▶ [AIM OF THE TASK]:
Can you pull out each line of the data below that includes the word "scene"?

▶ [DATASET CONTENT]:
* Start *

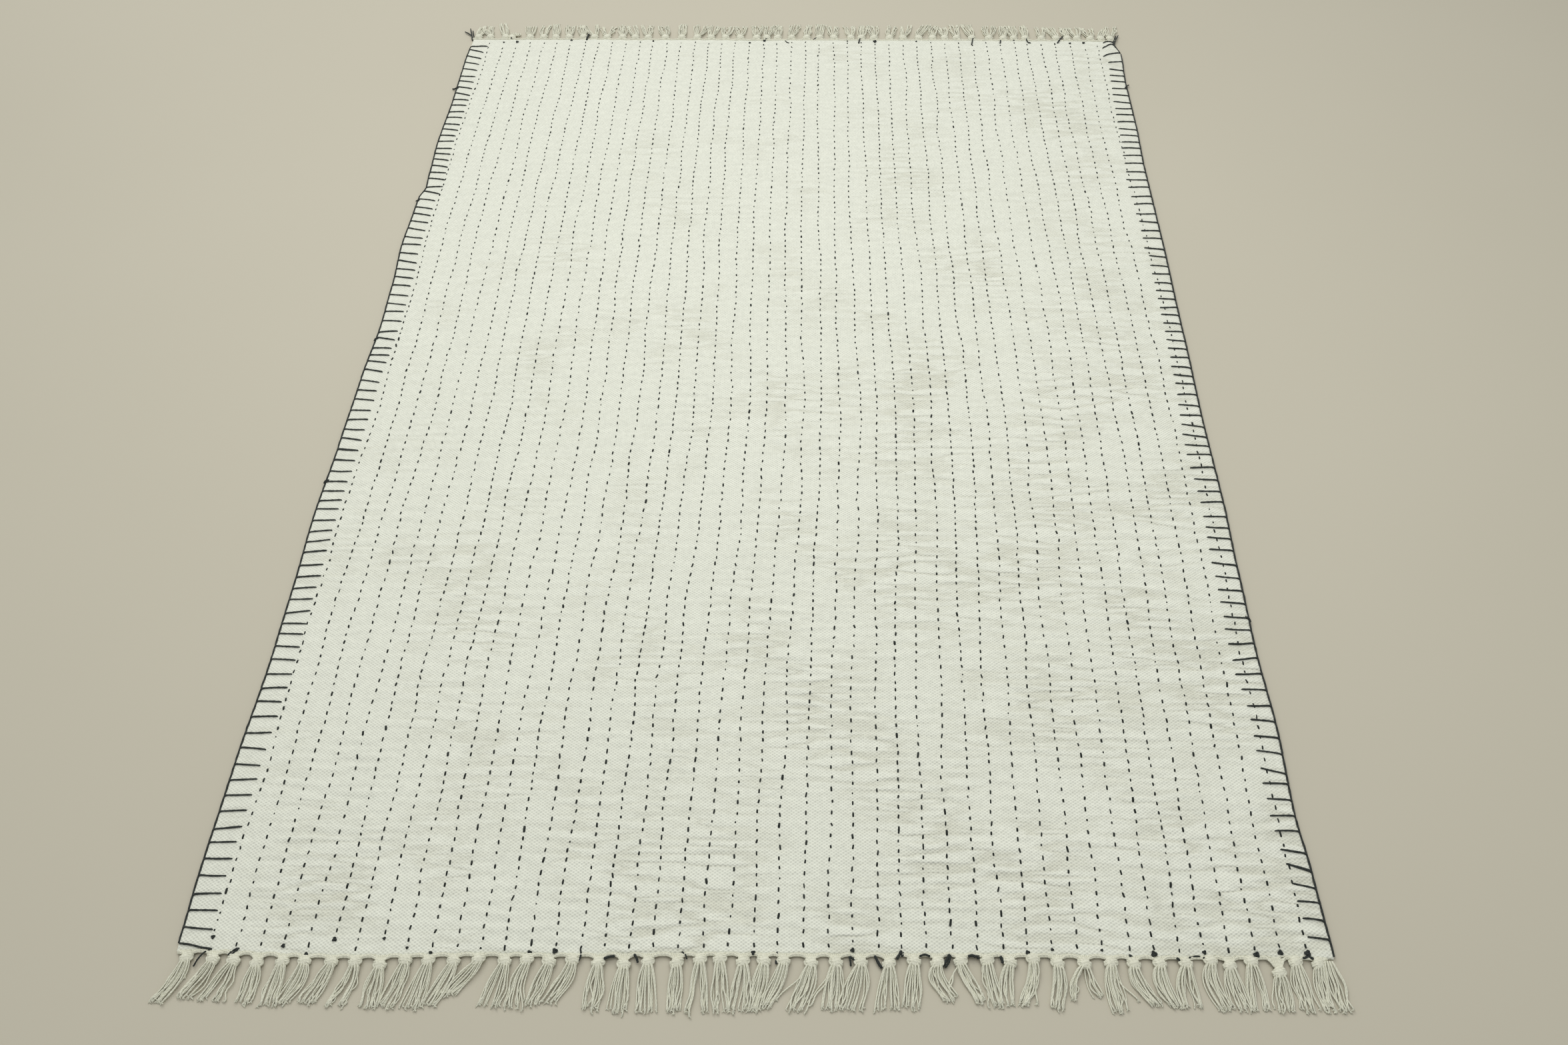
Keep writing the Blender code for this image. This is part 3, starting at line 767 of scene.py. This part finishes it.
def add_bar(threads, side, place, rise, reach, dice):
    """One bar: the thread leaves the cord at the edge, crosses the cloth and goes into it."""
    bend = dice.gauss(0.0, 0.0004)
    path = []
    for share in np.linspace(0.0, 1.0, 11):
        inward = reach * share - 0.0006
        x = float(edge_line(place, side)) - side * inward
        y = place + rise * share + bend * math.sin(math.pi * share)
        lift = THREAD_RADIUS * 0.80 * min(1.0, 0.2 + share * 9.0)
        z = float(rug_top(min(x, 0.7) if side > 0 else x, y)) + lift
        path.append((x, y, z))
    path[0] = (path[0][0], path[0][1] - 0.0010, 0.0030)
    radius = THREAD_RADIUS * dice.uniform(0.94, 1.16)
    path = sink_ends(path, radius, False, True)
    sizes = uneven(radius, len(path), dice, 0.17)
    sizes[-2] *= 0.85
    sizes[-1] *= 0.7
    threads.add(path, sizes, sides=8)


def make_blanket_stitch(name, side, material):
    """The thread along one long edge, with its bars over the cloth and into it."""
    dice = random.Random(3 if side < 0 else 4)
    threads = Strands()
    bars, reaches = (LEFT_BARS, LEFT_REACH) if side < 0 else (RIGHT_BARS, RIGHT_REACH)
    roots = [root for root, _ in bars]
    stations = [roots[0] - 0.0200] + roots + [roots[-1] + (0.0120 if side < 0 else 0.0340)]
    cord = []
    for place, following in zip(stations, stations[1:]):
        for share in (0.0, 0.12, 0.35, 0.65, 0.88):  # close together beside each bar
            along = place + (following - place) * share
            swell = math.sin(math.pi * share)
            out = float(edge_line(along, side)) + side * (0.0005 * swell + 0.0003)
            cord.append((out + dice.gauss(0.0, 0.00016), along, 0.0032 - 0.0005 * swell))
    threads.add(cord, uneven(THREAD_RADIUS * 1.10, len(cord), dice, 0.09), sides=8)
    for root, rise in bars:
        reach = float(read_table(reaches, root, 1)) * dice.uniform(0.97, 1.03)
        add_bar(threads, side, root, rise, reach, dice)
        if root in DOUBLED_BARS:
            add_bar(threads, side, root - 0.0012, rise + 0.0014, reach * 0.98, dice)
    threads.build(name, material)


def tie_knot(threads, x, y, height, size, dice):
    """A small tight knot of the dark thread."""
    turned = dice.uniform(0.0, 2 * math.pi)
    path = []
    for turn in np.linspace(0.2, 2 * math.pi - 0.2, 17):
        across = (math.sin(turn) + 2.0 * math.sin(2 * turn)) / 3.0 * size
        along = (math.cos(turn) - 2.0 * math.cos(2 * turn)) / 3.0 * size
        path.append((x + across * math.cos(turned) - along * math.sin(turned),
                     y + across * math.sin(turned) + along * math.cos(turned),
                     height + size * 0.40 * (1.0 - math.sin(3 * turn) * 0.7)))
    threads.add(path, size * 0.44, sides=8)


def make_thread_ends(name, rows, material):
    """The knots at the ends of the rows, the loose tails and the corners' own threads."""
    dice = random.Random(19)
    threads = Strands()
    for side, knots, tails in ((-1, NEAR_KNOTS, NEAR_TAILS), (1, FAR_KNOTS, FAR_TAILS)):
        for row, *sizes in knots:
            inward, size = metres(tuple(sizes))
            x = rows[row][0](side * 0.99)
            y = float(hem_line(x, side)) - side * inward
            height = float(rug_top(x, y)) if inward > 0 else 0.0030
            tie_knot(threads, x, y, height, size * 0.80, dice)
        for radius, *points in tails:
            path = []
            for x, out in smooth_path(points, 4):
                y = float(hem_line(x, side)) + side * out
                if out < 0:
                    height = float(rug_top(x, y)) + 0.8 * radius
                else:
                    height = 0.0048 - 0.0026 * min(1.0, out / 0.012) + 0.6 * radius
                path.append((x, y, height))
            path = sink_ends(path, radius, points[0][1] < 0, points[-1][1] < 0)
            threads.add(path, uneven(radius, len(path), dice), sides=7)
    for side, tails in ((-1, LEFT_TAILS), (1, RIGHT_TAILS)):
        for radius, *points in tails:
            path = []
            for out, y in smooth_path(points, 4):
                height = 0.0050 - 0.0026 * min(1.0, max(out, 0.0) / 0.006)
                path.append((float(edge_line(y, side)) + side * out, y, height))
            threads.add(path, uneven(radius, len(path), dice), sides=7)
            tie_knot(threads, path[0][0], path[0][1], 0.0032, 0.0017, dice)
    for radius, *points in CORNER_THREADS:
        path = [(x, y, float(rug_top(x, y)) + 0.8 * radius) for x, y in smooth_path(points, 4)]
        path = sink_ends(path, radius, False, True)
        threads.add(path, uneven(radius, len(path), dice), sides=8)
    threads.build(name, material)


# The fringe

def whole_rows(table):
    """A table of tassels in metres, with the zeros that its rows leave out."""
    rows = [row + (0, 0)[len(row) - 5:] for row in table]
    return [metres(row[:6]) + row[6:] for row in rows]


def knotted(tassels):
    """The places across the rug of the tassels that have a knot."""
    return [tassel[0] for tassel in tassels if tassel[1] > 0.0025]


def make_knot(strands, place, knot, out, dice):
    """A knot of the gathered yarn: a round lump with a few thick turns of yarn over it."""
    lump = np.array(((-1.0, 0.50), (-0.62, 0.86), (0.0, 1.0), (0.62, 0.88), (1.0, 0.55)))
    core = [place(knot, out + KNOT_HALF_LENGTH * share, KNOT_HEIGHT * 0.45) for share in lump[:, 0]]
    strands.add(core, KNOT_HALF_WIDTH * 0.88 * lump[:, 1], sides=12, flatten=0.66)
    lay = dice.choice((-1, 1)) * dice.uniform(0.25, 0.80)
    for turn in range(KNOT_TURNS):
        share = 2.0 * turn / (KNOT_TURNS - 1) - 1.0
        swell = dice.uniform(0.95, 1.06)
        wrap = []
        for angle in np.linspace(-0.40, math.pi + 0.40, 10):
            across = math.cos(angle)
            narrow = 1.0 - 0.30 * abs(across) ** 1.5
            along = KNOT_HALF_LENGTH * (0.80 * share * narrow + lay * across * 0.62)
            wide = KNOT_HALF_WIDTH * 0.84 * across * (1.0 - 0.22 * share * share) * swell
            round_up = math.sin(angle) * math.sqrt(1.0 - 0.55 * share * share) * swell
            height = KNOT_HEIGHT * (0.38 + 0.42 * round_up)
            wrap.append(place(knot + wide, out + along, max(height, 0.0014)))
        strands.add(wrap, 0.00175 * dice.uniform(0.92, 1.1), sides=7)
    collar = []
    for angle in np.linspace(-0.15, math.pi + 0.15, 10):
        wide = math.cos(angle) * KNOT_HALF_WIDTH * 0.86
        along = KNOT_HALF_LENGTH * (-0.10 + 0.90 * math.sin(angle))
        collar.append(place(knot + wide, out + along, 0.0036 + 0.0014 * math.sin(angle)))
    strands.add(collar, 0.0018 * dice.uniform(0.9, 1.15), sides=7)


def make_gathers(strands, place, knot, out, knots, dice):
    """The warp yarns that follow the hem's small arches and run into the knot."""
    number = knots.index(knot)
    before = (knot - knots[number - 1]) / 2 if number else 0.0130
    after = (knots[number + 1] - knot) / 2 if number + 1 < len(knots) else 0.0110
    shares = [2.0 * number / (GATHER_YARNS - 1) - 1.0 for number in range(GATHER_YARNS)]
    top = out - KNOT_HALF_LENGTH * 0.55
    for layer, share in [(0, share) for share in shares] + [(1, -1.0), (1, 1.0)]:
        half = before if share < 0 else after
        outer = share * share
        stop = share * KNOT_HALF_WIDTH * 0.80
        path = []
        for step in np.linspace(0.0, 1.0, 8):
            away = share * half * (1.0 - step) + stop * step
            bay = float(bays(knot + away, knots, HEM_BAY))
            nearness = max(0.0, 1.0 - abs(away) / 0.0128)
            arch = 0.0008 - bay + max(out - 0.0036, 0.0) * nearness ** 1.6 + 0.0015 * layer
            straight = -0.0012 + (top + 0.0012) * step
            height = 0.0031 + 0.0016 * step * step + 0.0005 * math.sin(math.pi * step)
            height += dice.uniform(-0.0002, 0.0002) - 0.0007 * layer
            path.append(place(knot + away, straight + (arch - straight) * outer, height))
        radius = YARN_RADIUS * dice.uniform(1.0, 1.2)
        strands.add(path, np.linspace(1.45, 1.0, 8) * radius, sides=6)


def lay_yarn(strands, place, root, tip, bow, layer, dice):
    """One loose yarn on the floor, from its root to its frayed tip, both as (across, out)."""
    curl = dice.gauss(0.0, 0.0017)
    wave = dice.uniform(0.7, 1.9)
    phase = dice.uniform(0.0, 6.3)
    radius = YARN_RADIUS * dice.uniform(0.88, 1.14)
    path = []
    for step in np.linspace(0.0, 1.0, 11):
        across = root[0] + (tip[0] - root[0]) * step
        across += curl * step * math.sin(2 * math.pi * wave * step + phase)
        across += bow * math.sin(math.pi * step ** 0.85)
        along = root[1] + (tip[1] - root[1]) * step
        rest = radius + layer * radius * 1.5 * (1.0 - 0.55 * step)
        path.append(place(across, along, rest + 0.0030 * (1.0 - step) ** 2))
    strands.add(path, [radius] * 10 + [radius * 1.25], sides=6)
    end = path[-1]
    for _ in range(3):
        further = tip[1] + dice.uniform(0.0012, 0.0034)
        height = max(0.0005, end[2] + dice.uniform(-0.0010, 0.0006))
        last = place(tip[0] + dice.uniform(-0.0024, 0.0024), further, height)
        middle = tuple(a * 0.45 + b * 0.55 for a, b in zip(end, last))
        strands.add((end, middle, last), (0.00078, 0.00064, 0.00028), sides=4)


def make_skirt(strands, place, tassel, dice):
    """The loose yarns that leave a knot and lie spread on the floor."""
    knot, out, left, right, reach, bow, parted = tassel
    bulge = dice.uniform(0.45, 0.95)
    for number in range(SKIRT_YARNS):
        share = number / (SKIRT_YARNS - 1)
        spread = share * (1.0 - parted) + (parted if share > 0.5 else 0.0)
        tip = (left + (right - left) * spread + dice.gauss(0.0, 0.0016),
               reach - 0.0015 + dice.gauss(0.0, 0.0020))
        root = (knot + (share - 0.5) * KNOT_HALF_WIDTH * 1.2, out + KNOT_HALF_LENGTH * 0.55)
        fan = 0.0075 * (share - 0.5) * bulge
        lay_yarn(strands, place, root, tip, bow * 0.8 + fan, (number * 5) % 3, dice)


def make_hem(strands, place, knots):
    """Two fine twined yarns along the hem that lock the last row of weft."""
    for start in (0.0, math.pi):
        path = []
        for across in np.arange(knots[0] - 0.0120, knots[-1] + 0.0110, 0.0016):
            turn = 2 * math.pi * across / 0.0070 + start
            out = 0.0005 * math.cos(turn) - 0.0006 - float(bays(across, knots, HEM_BAY))
            path.append(place(across, out, 0.0033 + 0.0005 * math.sin(turn)))
        strands.add(path, YARN_RADIUS * 0.70, sides=5)


def make_fringe(end, node, side, tassels, strays, material):
    """All that hangs from one hem: the tied yarn and the loose yarn, which stands for the node."""
    dice = random.Random(111 if side < 0 else 123)
    tied, loose = Strands(), Strands()

    def place(across, out, height):
        hem = float(hem_line(across, side))
        return (across, hem + side * out, height)

    knots = knotted(tassels)
    for tassel in tassels:
        knot, out = tassel[:2]
        if knot in knots:
            make_gathers(tied, place, knot, out, knots, dice)
            make_knot(tied, place, knot, out, dice)
        make_skirt(loose, place, tassel, dice)
    for knot, out, tip, reach, bow in strays:
        lay_yarn(loose, place, (knot, out + KNOT_HALF_LENGTH * 0.55), (tip, reach), bow, 1, dice)
    make_hem(tied, place, knots)
    pieces = [loose.build("yarns_" + end, material), tied.build("knots_" + end, material)]
    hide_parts(node)
    return pieces


# The floor, light and camera

def make_floor():
    """A wide pale floor just under the rug."""
    bpy.ops.mesh.primitive_plane_add(size=14.0, location=(0.0, 0.0, -0.0002))
    floor = bpy.context.object
    floor.name = "floor"
    floor.data.materials.append(floor_finish())


def area_light(name, place, target, size, power, colour=(1.0, 1.0, 1.0)):
    """A soft square light that faces a place."""
    light = bpy.data.lights.new(name, "AREA")
    light.shape = "SQUARE"
    light.size = size
    light.energy = power
    light.color = colour
    lamp = bpy.data.objects.new(name, light)
    lamp.location = place
    lamp.rotation_euler = (Vector(target) - Vector(place)).to_track_quat("-Z", "Y").to_euler()
    bpy.context.scene.collection.objects.link(lamp)


def make_light():
    """Even daylight, a little stronger from the far left."""
    world = bpy.data.worlds.new("studio")
    world.use_nodes = True
    sky = world.node_tree.nodes["Background"]
    sky.inputs["Color"].default_value = (0.985, 0.99, 1.0, 1.0)
    sky.inputs["Strength"].default_value = 0.53
    bpy.context.scene.world = world
    area_light("window", place=(-2.3, 4.3, 4.1), target=(0.0, 0.3, 0.0), size=3.0, power=130.0,
               colour=(1.0, 0.993, 0.97))
    area_light("fill", place=(0.1, 0.15, 2.1), target=(0.1, 0.15, 0.0), size=2.4, power=24.5)
    bpy.context.scene.view_settings.view_transform = "Standard"
    bpy.context.scene.view_settings.look = "None"


def make_camera():
    """The photograph's own view: above the near end, looking down along the rug."""
    pitch, yaw, roll = (math.radians(a) for a in (CAMERA_PITCH, CAMERA_YAW, CAMERA_ROLL))
    forward = Vector((math.sin(yaw) * math.cos(pitch), math.cos(yaw) * math.cos(pitch),
                      -math.sin(pitch)))
    level = Vector((math.cos(yaw), -math.sin(yaw), 0.0))
    down = forward.cross(level)
    right = level * math.cos(roll) + down * math.sin(roll)
    below = down * math.cos(roll) - level * math.sin(roll)
    turn = Matrix((right, -below, -forward)).transposed().to_4x4()
    camera = bpy.data.objects.new("camera", bpy.data.cameras.new("camera"))
    camera.data.lens = CAMERA_LENS
    camera.data.sensor_width = 36.0
    camera.data.clip_start = 0.05
    camera.matrix_world = Matrix.Translation(CAMERA_PLACE) @ turn
    bpy.context.scene.collection.objects.link(camera)
    bpy.context.scene.camera = camera


def main():
    """The whole scene: the cloth first, because all the rest lies on it or beside it."""
    make_camera()
    make_light()
    make_floor()
    near, far = whole_rows(NEAR_TASSELS), whole_rows(FAR_TASSELS)
    cloth = make_cloth(cotton_cloth(), knotted(near), knotted(far))
    stitch = dark_stitch()
    dice = random.Random(41)
    rows = [plan_row(number, dice) for number in range(STITCH_ROWS)]
    third = STITCH_ROWS // 3
    for number, part in enumerate(("left", "middle", "right")):
        make_stitches("stitches_" + part, rows[number * third:(number + 1) * third], stitch)
    thread = plied("dark thread", light=(0.031, 0.036, 0.032, 1.0), dark=(0.012, 0.015, 0.013, 1.0),
                   ply_length=0.0034, roughness=0.85, sheen=0.08)
    make_blanket_stitch("blanket_stitch_left", -1, thread)
    make_blanket_stitch("blanket_stitch_right", 1, thread)
    make_thread_ends("thread_ends", rows, thread)
    yarn = plied("cotton yarn", light=(0.735, 0.732, 0.595, 1.0), dark=(0.500, 0.498, 0.385, 1.0),
                 ply_length=0.0046, roughness=0.9, sheen=0.15)
    fringes = make_fringe("near", "fringe_near", -1, near, NEAR_STRAYS, yarn)
    fringes += make_fringe("far", "fringe_far", 1, far, (), yarn)


main()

* End *

▶ [WRITTEN ANSWER]:
Keep writing the Blender code for this image. This is part 3, starting at line 767 of scene.py. This part finishes it.
    bpy.context.scene.collection.objects.link(lamp)
    bpy.context.scene.world = world
    bpy.context.scene.view_settings.view_transform = "Standard"
    bpy.context.scene.view_settings.look = "None"
    bpy.context.scene.collection.objects.link(camera)
    bpy.context.scene.camera = camera
    """The whole scene: the cloth first, because all the rest lies on it or beside it."""